The coronavirus came, slapped us, and still lingers. With our confinement we have seen our nation wring its hands with fear, watched countless television shows, and for the most part been bored to tears. It’s been tough.
There is one thing good about the coronavirus - it can create a laugh or two, not a laugh at the illness and death but some of the circumstances.
Allow me to share some of the laughs I’ve had during this time. Yes, I have swiped the jokes from all over the place but these zingers prove that laughter is a good medicine for any virus.
•I discovered I need to practice social-distancing from the refrigerator.
•Half of us are going to come out of this quarantine as amazing cooks. The other half will come out with a drinking problem.
•Wearing your pajamas all the time will make you feel everything is just dandy.

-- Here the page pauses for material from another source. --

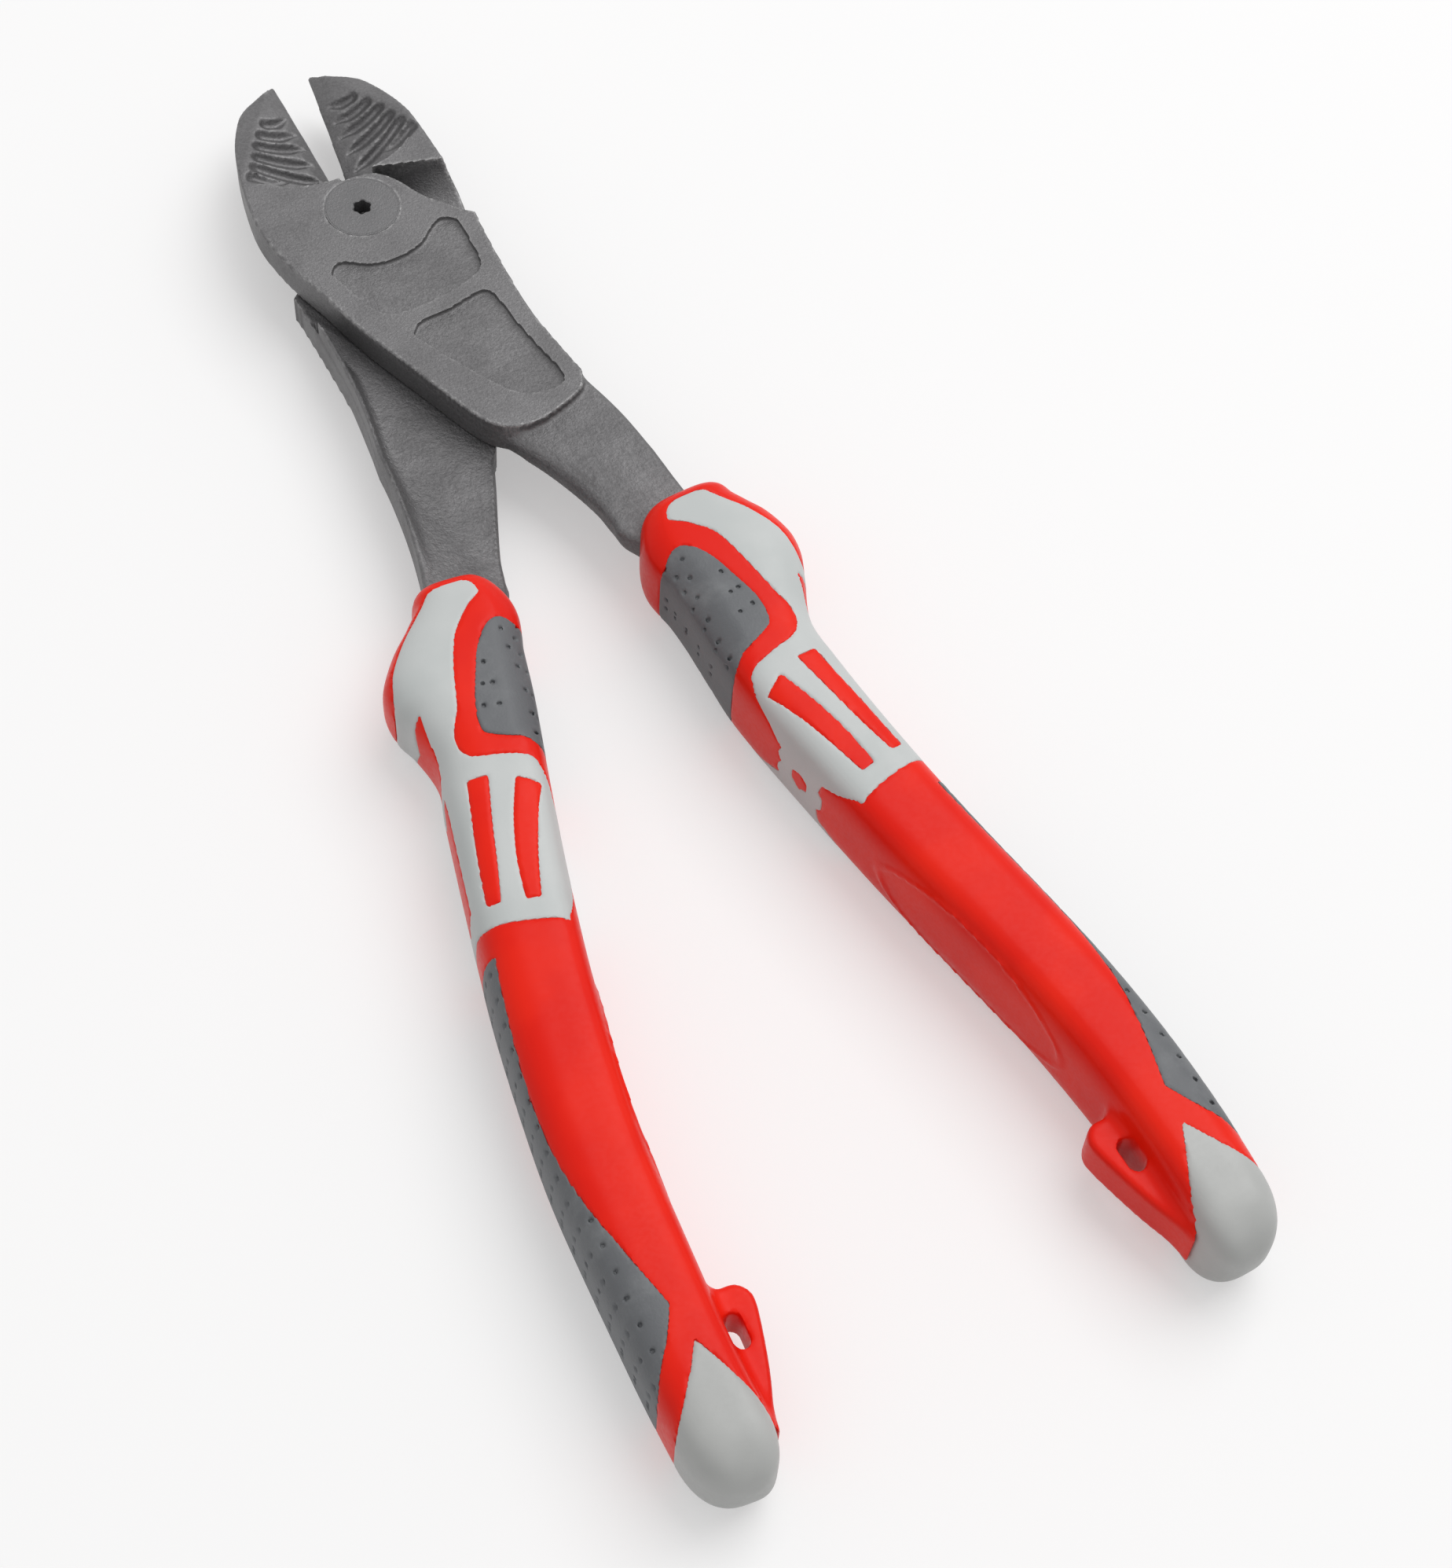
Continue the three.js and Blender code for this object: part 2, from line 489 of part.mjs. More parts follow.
const upperRecess = spline([
  [-0.68, -0.2], [-0.62, -0.175], [-0.5, -0.175], [-0.27, -0.222], [0, -0.236], [0.28, -0.217],
  [0.5, -0.168], [0.62, -0.157], [0.74, -0.185], [0.73, -0.26], [0.68, -0.37], [0.53, -0.408],
  [0.13, -0.432], [-0.35, -0.43], [-0.53, -0.38], [-0.62, -0.28],
].map(([x, y]) => [x * CHEEK_HALF_WIDTH, y * CHEEK_REACH]), 2);
const lowerRecess = spline([
  [-0.34, -0.53], [-0.2, -0.495], [0.13, -0.49], [0.45, -0.475], [0.59, -0.495], [0.61, -0.62],
  [0.64, -0.75], [0.68, -0.86], [0.61, -0.905], [0.38, -0.905], [0.15, -0.86], [-0.02, -0.76],
  [-0.2, -0.64],
].map(([x, y]) => [x * CHEEK_HALF_WIDTH, y * CHEEK_REACH]), 2);

function forgedHalf(side) {
  const shank = slab(shankOutline(side), -SHANK_THICKNESS / 2, SHANK_THICKNESS / 2)
    .subtract(lapHollow(side));
  let half = slab(bent(side, cheekOutline), LAP, HALF).add(backJaw(side)).add(shank);
  for (const face of [1, -1]) {
    half = half.subtract(jawBevel(side, face)).subtract(noseFacet(face)).subtract(jawRibs(side, face));
  }
  half = half.subtract(slab(bent(side, upperRecess), HALF - RECESS_DEPTH, BEYOND));
  half = half.subtract(slab(bent(side, lowerRecess), HALF - RECESS_DEPTH, BEYOND));
  half = half.subtract(drum(BOLT_RADIUS + BOLT_FIT, -BEYOND, BEYOND, 36));
  return half.subtract(drum(BOLT_HEAD_RADIUS + BOLT_FIT, HALF - BOLT_HEAD_DEPTH - BOLT_FIT, BEYOND));
}

// ---- The pivot ---------------------------------------------------------------------------------
function pivotBolt() {
  const head = drum(BOLT_HEAD_RADIUS, HALF - BOLT_HEAD_DEPTH, HALF);
  const shaft = drum(BOLT_RADIUS, -HALF, HALF - BOLT_HEAD_DEPTH, 36);
  const socket = drum(SOCKET_ACROSS_FLATS / Math.sqrt(3), HALF - SOCKET_DEPTH, BEYOND, 6);
  return head.add(shaft).subtract(socket);
}

function pivotNut() {
  return drum(BOLT_HEAD_RADIUS, -HALF, BOLT_HEAD_DEPTH - HALF)
    .subtract(drum(BOLT_RADIUS + BOLT_FIT, -BEYOND, BEYOND, 36));
}

// ---- One grip: five mouldings round a tang ------------------------------------------------------
function gripPieces(side) {
  const form = gripForm(side, 0);
  const core = gripForm(side, SKIN);
  const seat = gripForm(side, SKIN + SEAM);
  const { sleeve, windows, upperPad, lowerPad, endCap } = gripRegions(side);
  const through = (region, holes = []) => slab(region, -BEYOND, BEYOND, holes);
  const pocket = (region, holes = []) => through(
    grown(region, SEAM),
    holes.map((hole) => grown(hole, -SEAM)),
  ).subtract(seat);
  const cavity = slab(
    shankOutline(side, SEAM),
    -SHANK_THICKNESS / 2 - SEAM,
    SHANK_THICKNESS / 2 + SEAM,
  );
  const skin = (region, holes) => form.intersect(through(region, holes))
    .subtract(core)
    .subtract(cavity);
  const body = form.add(eyeFin(side))
    .subtract(pocket(sleeve, windows))
    .subtract(pocket(upperPad))
    .subtract(pocket(lowerPad))
    .subtract(pocket(endCap))
    .subtract(eyeSlot(side))
    .subtract(cavity);
  return {
    grip_body: body,
    sleeve: skin(sleeve, windows),
    upper_pad: skin(upperPad),
    lower_pad: skin(lowerPad),
    end_cap: skin(endCap),
  };
}

// ---- The tool ----------------------------------------------------------------------------------
const FINISHES = {
  forged: { color: 0x5b5b5c, roughness: 0.55, metalness: 0.8 },
  grip_body: { color: 0xd8281c, roughness: 0.35, metalness: 0 },
  sleeve: { color: 0xd3d7d5, roughness: 0.4, metalness: 0 },
  upper_pad: { color: 0x4c5054, roughness: 0.75, metalness: 0 },
  lower_pad: { color: 0x4c5054, roughness: 0.75, metalness: 0 },
  end_cap: { color: 0xb9bebb, roughness: 0.45, metalness: 0 },
};

function piece(name, body, finish) {
  const mesh = new THREE.Mesh(geometryOf(body), new THREE.MeshStandardMaterial(FINISHES[finish]));
  mesh.name = name;
  return mesh;
}

// One half with its grip, closed, its jaw to -X and its handle to +X.
function gripped(halfName, sideName, side) {
  const assembly = new THREE.Group();
  assembly.add(piece(halfName, forgedHalf(side), 'forged'));
  for (const [name, body] of Object.entries(gripPieces(side))) {
    assembly.add(piece(`${sideName}_${name}`, body, name));
  }
  return assembly;
}

const front = gripped('front_half', 'right', 1);
front.add(piece('pivot_bolt', pivotBolt(), 'forged'));
front.add(piece('pivot_nut', pivotNut(), 'forged'));
front.rotation.z = REST_TURN;

const turned = gripped('rear_half', 'left', -1);
turned.rotation.y = Math.PI;
const rear = new THREE.Group();
rear.add(turned);
rear.rotation.z = -REST_TURN;

// The origin is under the middle of the tool, on the surface that it lies on.
const tool = new THREE.Group();
tool.add(front, rear);
tool.updateMatrixWorld(true);
const box = new THREE.Box3().setFromObject(tool, true);
const middle = box.getCenter(new THREE.Vector3());
tool.position.set(-middle.x, -middle.y, -box.min.z);

const group = new THREE.Group();
group.add(tool);

export default group;
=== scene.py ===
"""Heavy side-cutting pliers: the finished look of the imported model.

The tool is two forged steel halves lapped on one pivot bolt. Each half carries a grip of five
mouldings. Shapes are worked out in millimetres in the closed frame of one half: the pivot axis is
the origin, the jaw points to +Y and lies to -X, the handle runs to -Y and lies to +X.
"""

from __future__ import annotations

import copy
import logging
import math
from dataclasses import dataclass, field
from enum import Enum

import bmesh
import bpy
import numpy as np
from mathutils import Matrix, Vector

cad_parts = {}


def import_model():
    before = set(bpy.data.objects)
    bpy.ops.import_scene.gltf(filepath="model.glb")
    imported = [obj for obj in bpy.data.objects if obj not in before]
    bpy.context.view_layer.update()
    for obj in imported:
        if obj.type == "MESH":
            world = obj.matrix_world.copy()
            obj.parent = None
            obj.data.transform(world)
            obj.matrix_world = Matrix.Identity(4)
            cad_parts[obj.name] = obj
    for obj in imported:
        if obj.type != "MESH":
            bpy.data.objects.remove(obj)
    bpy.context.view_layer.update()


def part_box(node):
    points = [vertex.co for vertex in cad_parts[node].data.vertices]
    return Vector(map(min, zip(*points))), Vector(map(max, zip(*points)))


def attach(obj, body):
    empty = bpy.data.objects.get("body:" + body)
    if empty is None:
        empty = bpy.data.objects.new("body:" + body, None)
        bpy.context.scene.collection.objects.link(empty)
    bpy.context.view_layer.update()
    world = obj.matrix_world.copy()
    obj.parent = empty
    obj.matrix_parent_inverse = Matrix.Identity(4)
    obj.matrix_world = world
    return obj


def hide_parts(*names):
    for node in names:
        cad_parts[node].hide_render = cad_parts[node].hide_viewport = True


LOG = logging.getLogger("pliers")
MILLIMETRE = 0.001
Array = np.ndarray
Pairs = list[tuple[float, float]]
Colour = tuple[float, float, float, float]


# ---- Curves and distances ----------------------------------------------------------------------
def spline(points: Array | Pairs, steps: int = 6) -> Array:
    """Draws a smooth line through plan points.

    Between two points the line is the Catmull-Rom cubic of those two and their neighbours.

    Args:
        points: The points that the line passes through.
        steps: Pieces between two points.

    Returns:
        An array of (x, y) rows.
    """
    p = np.array(points, float)
    ends = np.vstack([p[:1], p, p[-1:]])
    t = (np.arange((len(p) - 1) * steps + 1) / steps)[:, None]
    i = np.minimum(t.astype(int), len(p) - 2)[:, 0]
    t = t - i[:, None]
    a, b, c, d = ends[i], ends[i + 1], ends[i + 2], ends[i + 3]
    m, n = (c - a) / 2, (d - b) / 2
    return b + m * t + (3 * (c - b) - 2 * m - n) * t**2 + (2 * (b - c) + m + n) * t**3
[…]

•I get excited when it's time to take out the garbage. I just have trouble deciding what to wear.
•Suggestion - every few days put your jeans on just to make sure they fit.
•I heard some homeschool teachers were fired for drinking on the job.
•The kid next door told his homeschool mom, "I hope I don't have the same teacher next year."
•One day I was so bored I read the classifieds. The best I read said, “Single man with toilet paper seeks woman with hand sanitizer for good clean fun.”
•I don’t know what to think of COVID-19. I didn't see COVID-1 through 18, so I don't really have anything to compare it to.
•If you need 144 rolls of toilet paper for a 14 days quarantine you probably should have seen a doctor long before COVID-19.
•Prediction: There will be a minor baby boom in nine months, and then one day in 2033, we will shall witness the rise of The Quaranteens.
•Yeah, I have plans tonight. I’ll probably hit the living room around 8 or 9.
•Nail salons, hair salons, waxing center and tanning places are closed. It’s about to get ugly out there.
•On Day 4 of quarantine my wife said, “I’m ready to follow the new 25 step skin care routine.”
•On Day 5 of quarantine I went to this restaurant called The Kitchen. You gather all ingredients and make your own meal. I wonder how this place is still in business,
•On Day 6 of quarantine without sports, I found a lady sitting on my couch. Apparently she is my wife.
•I feel like all women are a week away from doing something traumatic to their hair.
•In eight weeks 90% of the blondes will disappear from the face of the earth.
•If I get quarantined for two weeks with my wife and I die, I can assure you it was not the virus that killed me.
•Since everybody has now started washing their hands, the peanuts at the bar have lost their taste.
•They said that a mask and gloves were enough to go to the supermarket. They lied, everyone else has clothes on.
•Back in the day the only time we started panic buying was when the bartender yelled "last call."
•I sneezed in the bank today, it was the most attention I have received from the staff in the last 10 years.
•Never in my wildest of wild dreams did I ever think I would go up to a bank teller and request money with a mask on.
•How come the liquor stores don't have empty shelves? Don't people understand that they will be quarantined with their spouses?
•The Coronavirus has achieved what no female has every been able to achieve. It has cancelled sports, closed all bars and kept all guys at home!
Keeping smiling. We have better days are ahead.